Cite as: https://hdl.handle.net/21.11116/0000-0006-74CB-3
Abstract
Laser cooling of mechanical degrees of freedom is one of the most significant achievements in the field of optomechanics. Here, we report, for the first time to the best of our knowledge, efficient passive optomechanical cooling of the motion of a freestanding waveguide coupled to a whispering-gallery-mode (WGM) resonator. The waveguide is an 8 mm long glass-fiber nanospike, which has a fundamental flexural resonance at Ω/2π=2.5  kHz and a Q-factor of 1.2×10^5. Upon launching ∼250  μW laser power at an optical frequency close to the WGM resonant frequency, we observed cooling of the nanospike resonance from room temperature down to 1.8 K. Simultaneous cooling of the first higher-order mechanical mode is also observed.

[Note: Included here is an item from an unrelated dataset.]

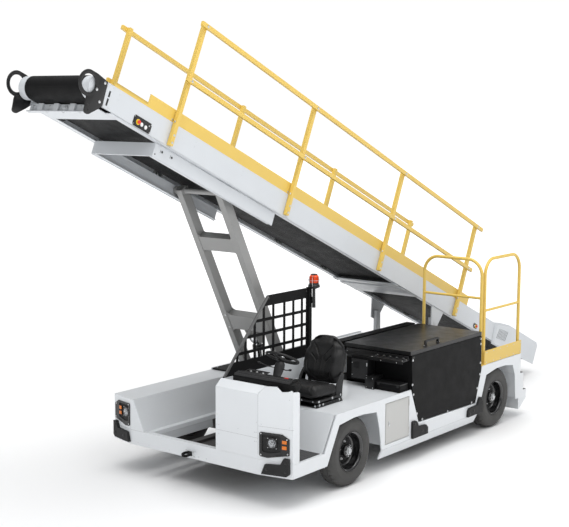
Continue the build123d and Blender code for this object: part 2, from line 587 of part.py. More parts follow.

The strong suppression of the overall Brownian motion of the nanospike, observed as an 11.6 dB reduction in its mean square displacement, indicates strong optomechanical stabilization of linear coupling between the nanospike and the cavity mode. The cooling is caused predominantly by a combination of photothermal effects and optical forces between nanospike and WGM resonator. The results are of direct relevance in the many applications of WGM resonators, including atom physics, optomechanics, and sensing.